PROVIDED MATERIAL
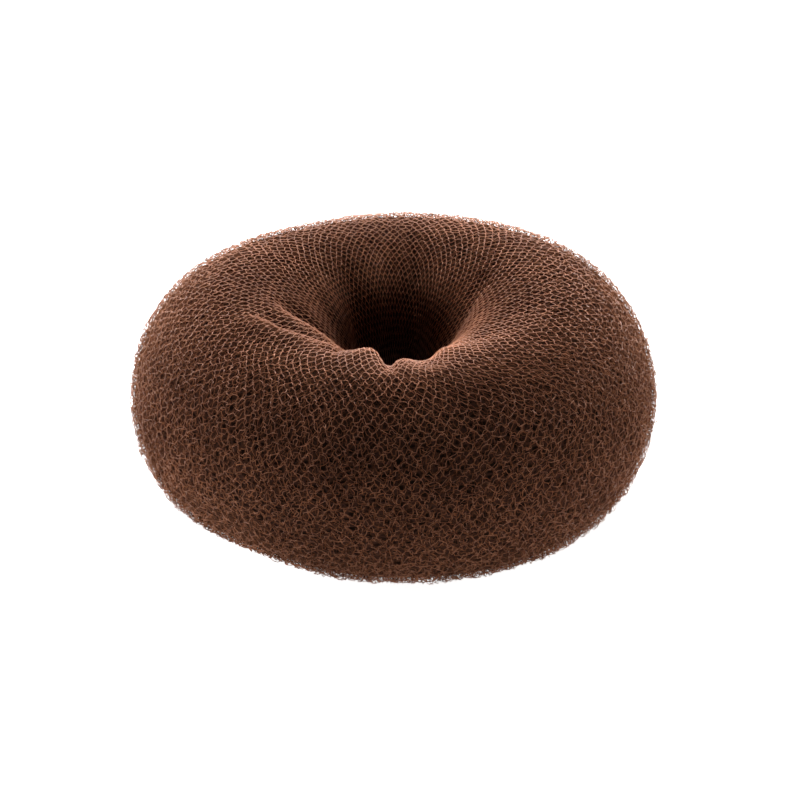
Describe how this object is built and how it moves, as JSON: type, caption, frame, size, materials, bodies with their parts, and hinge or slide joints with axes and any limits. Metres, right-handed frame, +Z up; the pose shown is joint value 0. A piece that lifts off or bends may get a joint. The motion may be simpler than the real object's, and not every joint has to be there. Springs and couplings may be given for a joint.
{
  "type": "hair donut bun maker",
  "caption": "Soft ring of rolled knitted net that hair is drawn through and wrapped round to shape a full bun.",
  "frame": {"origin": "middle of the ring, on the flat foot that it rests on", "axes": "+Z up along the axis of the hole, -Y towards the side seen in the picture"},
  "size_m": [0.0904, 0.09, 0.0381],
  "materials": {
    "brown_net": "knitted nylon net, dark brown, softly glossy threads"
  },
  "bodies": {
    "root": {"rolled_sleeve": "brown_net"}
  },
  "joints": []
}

STATED TASK
Would you copy out each line exactly as written?

RIGHT ANSWER
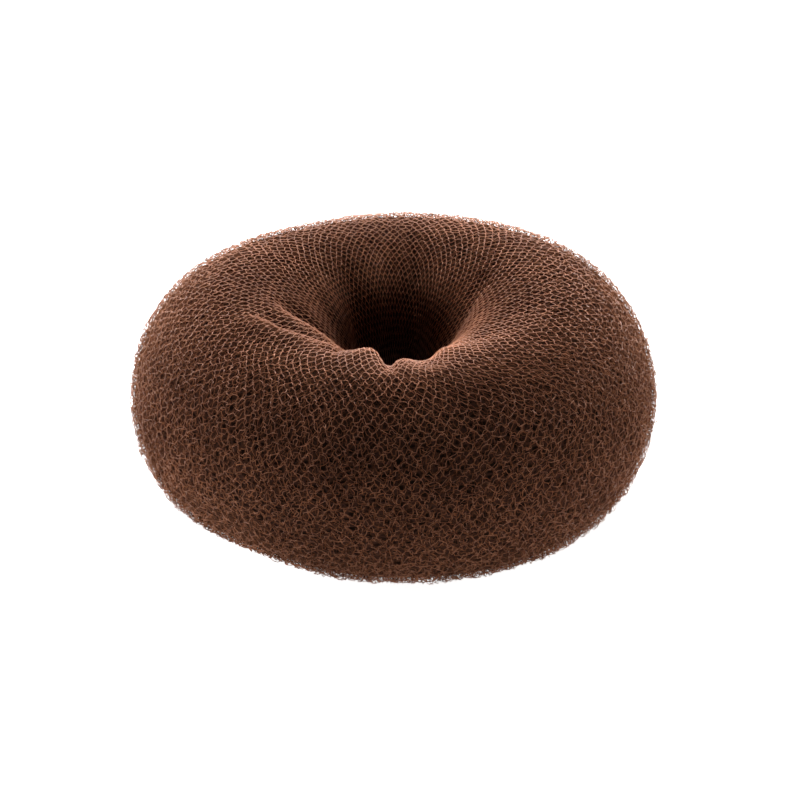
Describe how this object is built and how it moves, as JSON: type, caption, frame, size, materials, bodies with their parts, and hinge or slide joints with axes and any limits. Metres, right-handed frame, +Z up; the pose shown is joint value 0. A piece that lifts off or bends may get a joint. The motion may be simpler than the real object's, and not every joint has to be there. Springs and couplings may be given for a joint.
{
  "type": "hair donut bun maker",
  "caption": "Soft ring of rolled knitted net that hair is drawn through and wrapped round to shape a full bun.",
  "frame": {"origin": "middle of the ring, on the flat foot that it rests on", "axes": "+Z up along the axis of the hole, -Y towards the side seen in the picture"},
  "size_m": [0.0904, 0.09, 0.0381],
  "materials": {
    "brown_net": "knitted nylon net, dark brown, softly glossy threads"
  },
  "bodies": {
    "root": {"rolled_sleeve": "brown_net"}
  },
  "joints": []
}